I really want to see how this godawful story is going to end for Cheney and Rumsfeld. Will they just ride of into the sunset or be set on fire?

Dena

9/19/2006 9:11 AM  
Blogger Effwit said...

Dena:

You are quite welcome for the link.

A big reason that Americans ignore our greatest and most insightful commenters, especially those you mention, is that their books and articles are only read by the most intelligent segment of our society. Thus, they don't sell very well.

Most of the Americans that actually read books (a very low percentage of the population) read crap like Tom Clancy and Danielle Steel.

America has become vocally anti-intellectual.

And I also am looking forward to the karmic wheel catching up to Cheney and Rumsfeld.

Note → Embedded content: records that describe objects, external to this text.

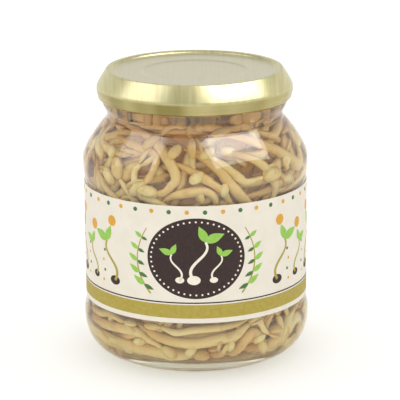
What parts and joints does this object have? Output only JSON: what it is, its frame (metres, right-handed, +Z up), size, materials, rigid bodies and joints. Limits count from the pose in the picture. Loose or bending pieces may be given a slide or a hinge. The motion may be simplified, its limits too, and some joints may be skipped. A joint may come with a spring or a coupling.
{
  "type": "jar of bean sprouts",
  "caption": "Round glass jar packed with bean sprouts in brine, with a paper label round its body and a tinplate lid that twists off and rises on its thread.",
  "frame": {"origin": "middle of the ring that the jar stands on, at table height", "axes": "+Z up along the axis of the jar, towards the lid; -Y towards the viewer, where the middle of the label's front is; +X to the viewer's right"},
  "size_m": [0.0798, 0.0798, 0.1023],
  "materials": {
    "glass": "clear flint glass, moulded, faintly green in its thick edges",
    "label_paper": "matt coated paper, cream, printed",
    "lacquered_tinplate": "pale gold lacquer on pressed tinplate, glossy",
    "sealing_compound": "soft cream compound, matt",
    "brine": "clear pale amber liquid",
    "sprout_flesh": "wet, pale cream to yellow, slightly see-through"
  },
  "bodies": {
    "jar": {"jar_glass": "glass", "label": "label_paper", "brine": "brine", "sprouts": "sprout_flesh"},
    "seal": {"lid_seal": "sealing_compound"},
    "lid": {"lid": "lacquered_tinplate"}
  },
  "joints": [
    {"name": "lid_rise", "type": "slide", "parent": "jar", "child": "seal", "axis": [0, 0, 1], "range_m": [0, 0.00231]},
    {"name": "lid_twist", "type": "hinge", "parent": "seal", "child": "lid", "pos_m": [0, 0, 0.0963], "axis": [0, 0, 1], "range_deg": [0, 66]}
  ],
  "couplings": [
    {"joint": "lid_rise", "follows": "lid_twist", "m_per_rad": 0.002}
  ]
}
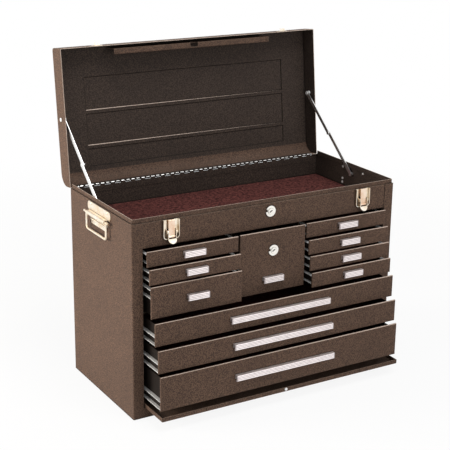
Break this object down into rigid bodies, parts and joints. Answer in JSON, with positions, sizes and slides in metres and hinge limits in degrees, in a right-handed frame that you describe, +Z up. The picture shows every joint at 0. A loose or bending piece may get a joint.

I only hope it doesn't only come in their next life.

9/19/2006 11:29 AM  
Anonymous Anonymous said...

Danielle Steel? How could you say that about Danielle Steel? I think that even might be Mr. Meatball's mostest favoritest writer... ;-)

D

9/19/2006 12:18 PM  
Blogger Effwit said...

D:

He would probably prefer Jackie Collins.

;-)

He actually knows literature, believe it or not. Mass market ratshit would not likely be his thing.

9/19/2006 1:22 PM  
Anonymous Anonymous said...

Good point Effy. Danielle is too tame.

( -- Of course I'm just kidding -- I know an erudite meatball when I see one... I mean how many meatballs do you know who can use the word Apocrypha in a sentence?)

D

9/19/2006 2:33 PM  
Blogger Effwit said...

D:

I mean how many meatballs do you know who can use the word Apocrypha in a sentence?

Good point. They have got to be as scarce as hen's teeth.